▶ DESCRIPTION OF THE TASK:
Restate the opening lines of the material below word for word, stopping after the line that contains "lamp.light_linking.blocker_collection = receivers".

▶ DATASET EXCERPT:
····················

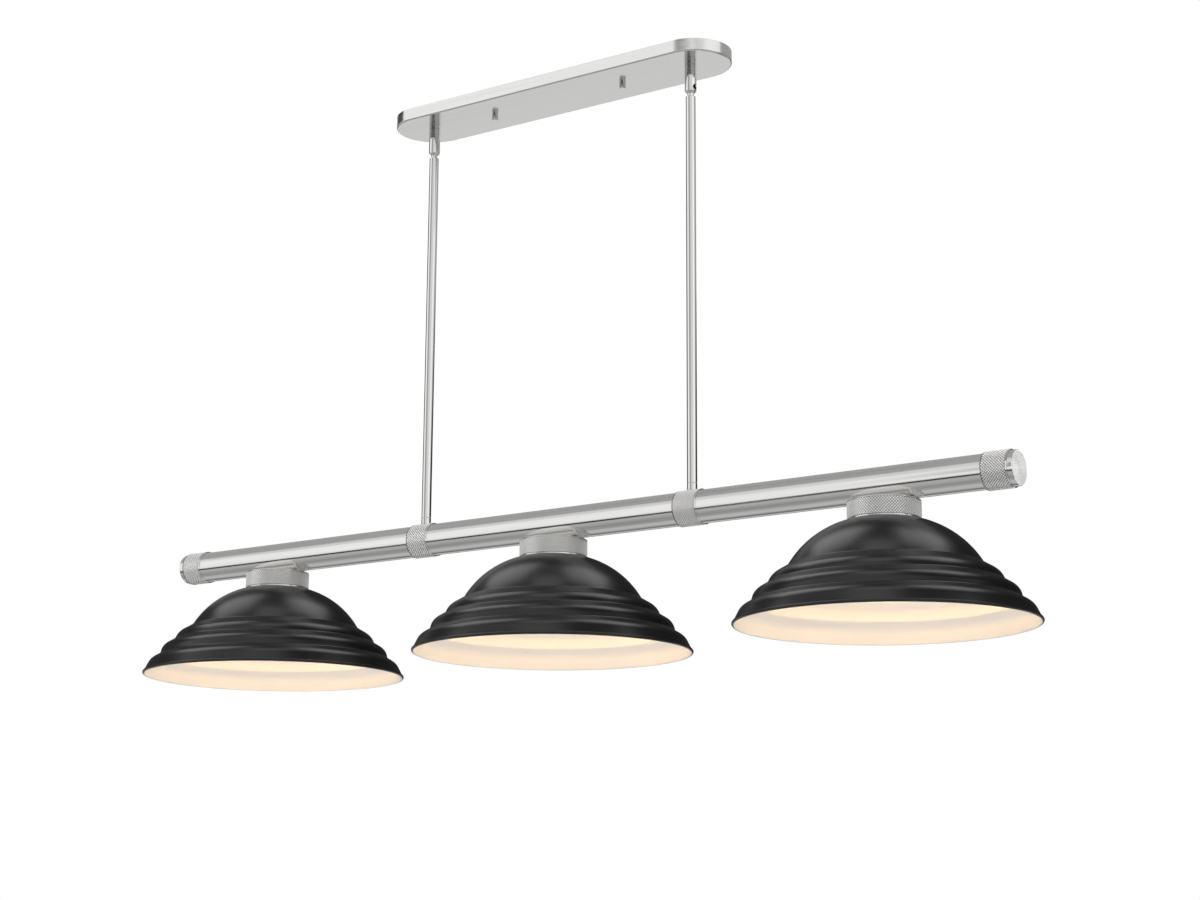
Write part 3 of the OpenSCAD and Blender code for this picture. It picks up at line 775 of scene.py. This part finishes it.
# A soft panel that only the turned end faces catch
FACE_LAMP_AT = (3.2, 4.6, 0.5)
FACE_LAMP_TARGET = (0.69, 0, -0.59)
FACE_LAMP_SIZE = (3.0, 2.4)
FACE_LAMP_POWER = 30

# The grey ceiling of the studio, which the metal catches and the paint does not
CEILING_ANGLE = math.radians(111)
CEILING_DISTANCE = 7.0
CEILING_SIZE = (24.0, 17.2)
CEILING_POWER = 490


def camera_side(node):
    """The side on which the camera stands, seen from a node, as an angle round Z."""
    away = Vector(CAMERA_PLACE) - centre_of(node)
    return math.atan2(away.y, away.x)


def group(name, members):
    collection = bpy.data.collections.new(name)
    for member in members:
        collection.objects.link(bpy.data.objects[member])
    return collection


def shine(name, place_at, target, size, power, receivers):
    """A lamp that shows as a highlight, and only on the receivers. Nothing else shades them from it."""
    lamp = make_lamp(name, place_at, target, size, power)
    lamp.visible_glossy = True
    lamp.light_linking.receiver_collection = receivers
    lamp.light_linking.blocker_collection = receivers


def make_lights():
    make_lamp("key", *KEY)
    make_lamp("fill", *FILL)
    for place_name in PLACES:
        middle = centre_of(f"shade_{place_name}")
        painted = group(f"painted_{place_name}", [f"shade_skin_{place_name}"])
        round_by = camera_side(f"shade_{place_name}") - camera_side("shade_right")
        turn = Matrix.Rotation(round_by, 3, "Z")
        for number, (offset, size, power) in enumerate(SHEENS):
            place_at = middle + turn @ Vector(offset)
            shine(f"sheen_{place_name}_{number}", place_at, middle, (size, size), power, painted)
    metal = group("metal", [piece.name for piece in bpy.context.scene.objects
                            if piece.type == "MESH" and not piece.name.startswith("shade_skin_")])
    centre = Vector((0, 0, bar_z))
    above = Vector((0, -math.cos(CEILING_ANGLE), math.sin(CEILING_ANGLE)))
    shine("ceiling", centre + CEILING_DISTANCE * above, centre, CEILING_SIZE, CEILING_POWER, metal)
    faces = group("end_faces", [f"end_plug_{side}" for side in SIDES])
    shine("face", FACE_LAMP_AT, FACE_LAMP_TARGET, FACE_LAMP_SIZE, FACE_LAMP_POWER, faces)


# The studio as polished metal sees it, in degrees and grey. UPRIGHT goes round the X axis, from the front
# over the top. LEVEL goes round the Z axis, from the front to the right. It holds only a little above the
# horizon, where it comes in over the heights LEVEL_FROM and goes out over LEVEL_TO.
UPRIGHT = (
    (-180, 0.10), (-166, 0.12), (-161, 0.78), (-150, 0.78), (-146, 0.20), (-126, 0.24), (-117, 0.56),
    (-92, 0.60), (-84, 0.42), (-62, 0.33), (-52, 0.42), (-40, 0.50), (-29, 0.54), (-26, 0.02), (-18, 0.02),
    (-15, 1.0), (26, 1.08), (36, 0.82), (56, 0.76), (62, 0.04), (160, 0.04), (168, 0.12), (180, 0.12),
)
LEVEL = (
    (-180, 0.05), (-74, 0.08), (-69, 1.05), (-27, 1.05), (-22, 0.36), (-8, 0.38), (10, 0.58), (27, 0.88),
    (42, 0.76), (58, 0.86), (76, 1.15), (102, 1.1), (117, 0.7), (123, 0.02), (160, 0.02),
)
LEVEL_FROM = (0.0, 0.04)
LEVEL_TO = (0.42, 0.50)

# What the room gives to everything that is no mirror
SOFT_STRENGTH = 0.46


def add_ramp(nodes, links, angle, table):
    """Grey by an angle in radians, from a table in degrees."""
    share = nodes.new("ShaderNodeMapRange")
    share.inputs["From Min"].default_value = -math.pi
    share.inputs["From Max"].default_value = math.pi
    ramp = nodes.new("ShaderNodeValToRGB")
    links.new(angle, share.inputs["Value"])
    links.new(share.outputs["Result"], ramp.inputs["Fac"])
    stops = ramp.color_ramp.elements
    while len(stops) < len(table):
        stops.new(0.5)
    for stop, (degrees, grey) in zip(stops, table):
        stop.position = (degrees + 180) / 360
        stop.color = (grey, grey, grey, 1)
    return ramp.outputs["Color"]


def add_math(nodes, links, operation, first, second):
    """A math node. Each input is a socket or a number."""
    step = nodes.new("ShaderNodeMath")
    step.operation = operation
    for socket, value in zip(step.inputs, (first, second)):
        if isinstance(value, (int, float)):
            socket.default_value = value
        else:
            links.new(value, socket)
    return step.outputs["Value"]


def make_world():
    world = bpy.data.worlds.new("studio")
    bpy.context.scene.world = world
    world.use_nodes = True
    nodes, links = world.node_tree.nodes, world.node_tree.links
    nodes.clear()
    output = nodes.new("ShaderNodeOutputWorld")
    where = nodes.new("ShaderNodeTexCoord")
    split = nodes.new("ShaderNodeSeparateXYZ")
    links.new(where.outputs["Generated"], split.inputs["Vector"])
    x, y, z = split.outputs
    front = add_math(nodes, links, "MULTIPLY", y, -1.0)
    upright = add_ramp(nodes, links, add_math(nodes, links, "ARCTAN2", z, front), UPRIGHT)
    level = add_ramp(nodes, links, add_math(nodes, links, "ARCTAN2", x, front), LEVEL)
    rising = add_range(nodes, links, z, 0, 1, LEVEL_FROM)
    falling = add_range(nodes, links, z, 1, 0, LEVEL_TO)
    blend = nodes.new("ShaderNodeMix")
    blend.data_type = "RGBA"
    links.new(add_math(nodes, links, "MULTIPLY", rising, falling), blend.inputs["Factor"])
    colours = [socket for socket in blend.inputs if socket.type == "RGBA"]
    links.new(upright, colours[0])
    links.new(level, colours[1])
    tent = nodes.new("ShaderNodeBackground")
    mixed = [socket for socket in blend.outputs if socket.type == "RGBA"]
    links.new(mixed[0], tent.inputs["Color"])
    soft = nodes.new("ShaderNodeBackground")
    soft.inputs["Color"].default_value = (1, 1, 1, 1)
    soft.inputs["Strength"].default_value = SOFT_STRENGTH
    white = nodes.new("ShaderNodeBackground")
    white.inputs["Color"].default_value = (1, 1, 1, 1)
    ray = nodes.new("ShaderNodeLightPath")
    glossy = nodes.new("ShaderNodeMixShader")
    seen = nodes.new("ShaderNodeMixShader")
    through = add_math(nodes, links, "MAXIMUM", ray.outputs["Is Camera Ray"],
                       ray.outputs["Is Transmission Ray"])
    links.new(ray.outputs["Is Glossy Ray"], glossy.inputs["Fac"])
    links.new(soft.outputs["Background"], glossy.inputs[1])
    links.new(tent.outputs["Background"], glossy.inputs[2])
    links.new(through, seen.inputs["Fac"])
    links.new(glossy.outputs["Shader"], seen.inputs[1])
    links.new(white.outputs["Background"], seen.inputs[2])
    links.new(seen.outputs["Shader"], output.inputs["Surface"])


FLOOR_Z = -1.9
FLOOR_HALF = 6.0
FLOOR_GREY = 0.9
FLOOR_ROUGHNESS = 0.9


def make_floor():
    """Pale floor, clear from below so that the light can be seen from there too."""
    corners = [(-FLOOR_HALF, -FLOOR_HALF), (FLOOR_HALF, -FLOOR_HALF), (FLOOR_HALF, FLOOR_HALF),
               (-FLOOR_HALF, FLOOR_HALF)]
    mesh = bpy.data.meshes.new("floor")
    mesh.from_pydata([(x, y, FLOOR_Z) for x, y in corners], [], [[0, 1, 2, 3]])
    floor = bpy.data.objects.new("floor", mesh)
    bpy.context.scene.collection.objects.link(floor)
    material, nodes, links, shader = new_material("floor_paper")
    shader.inputs["Base Color"].default_value = (FLOOR_GREY, FLOOR_GREY, FLOOR_GREY, 1)
    shader.inputs["Roughness"].default_value = FLOOR_ROUGHNESS
    shader.inputs["Specular IOR Level"].default_value = 0.1
    clear = nodes.new("ShaderNodeBsdfTransparent")
    side = nodes.new("ShaderNodeNewGeometry")
    mix = nodes.new("ShaderNodeMixShader")
    links.new(side.outputs["Backfacing"], mix.inputs["Fac"])
    links.new(shader.outputs["BSDF"], mix.inputs[1])
    links.new(clear.outputs["BSDF"], mix.inputs[2])
    links.new(mix.outputs["Shader"], nodes["Material Output"].inputs["Surface"])
    mesh.materials.append(material)
    floor.visible_glossy = False


make_camera()
for place_name in PLACES:
    make_shade(place_name)
    make_drum(place_name)
for side in SIDES:
    make_ring(f"rod_ring_{side}")
    make_ring(f"end_ring_{side}")
make_bar()
make_rods()
make_swivels()
make_canopy_nuts()
dress_nodes()
make_lights()
make_world()
make_floor()
bpy.context.scene.view_settings.view_transform = "Standard"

····················

▶ COMPLETE OUTPUT:
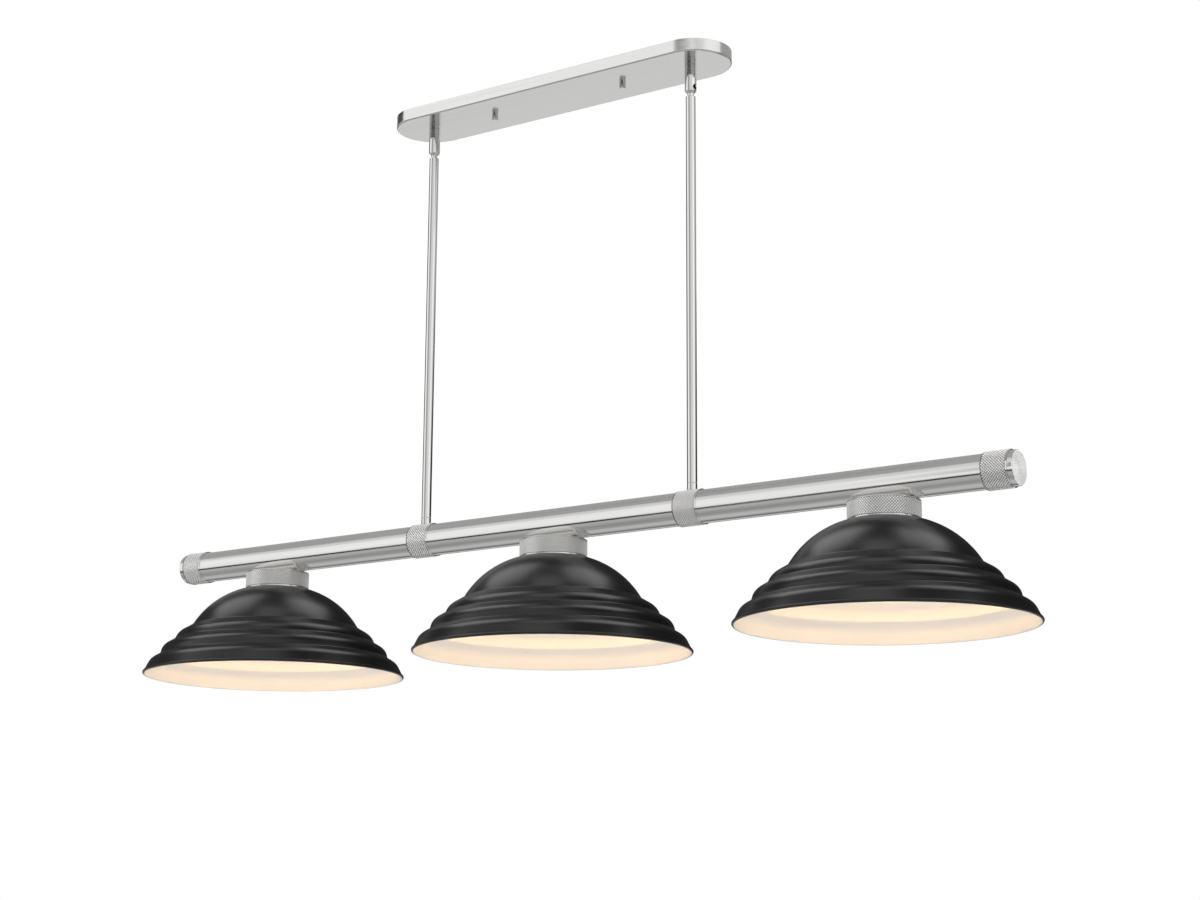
Write part 3 of the OpenSCAD and Blender code for this picture. It picks up at line 775 of scene.py. This part finishes it.
# A soft panel that only the turned end faces catch
FACE_LAMP_AT = (3.2, 4.6, 0.5)
FACE_LAMP_TARGET = (0.69, 0, -0.59)
FACE_LAMP_SIZE = (3.0, 2.4)
FACE_LAMP_POWER = 30

# The grey ceiling of the studio, which the metal catches and the paint does not
CEILING_ANGLE = math.radians(111)
CEILING_DISTANCE = 7.0
CEILING_SIZE = (24.0, 17.2)
CEILING_POWER = 490


def camera_side(node):
    """The side on which the camera stands, seen from a node, as an angle round Z."""
    away = Vector(CAMERA_PLACE) - centre_of(node)
    return math.atan2(away.y, away.x)


def group(name, members):
    collection = bpy.data.collections.new(name)
    for member in members:
        collection.objects.link(bpy.data.objects[member])
    return collection


def shine(name, place_at, target, size, power, receivers):
    """A lamp that shows as a highlight, and only on the receivers. Nothing else shades them from it."""
    lamp = make_lamp(name, place_at, target, size, power)
    lamp.visible_glossy = True
    lamp.light_linking.receiver_collection = receivers
    lamp.light_linking.blocker_collection = receivers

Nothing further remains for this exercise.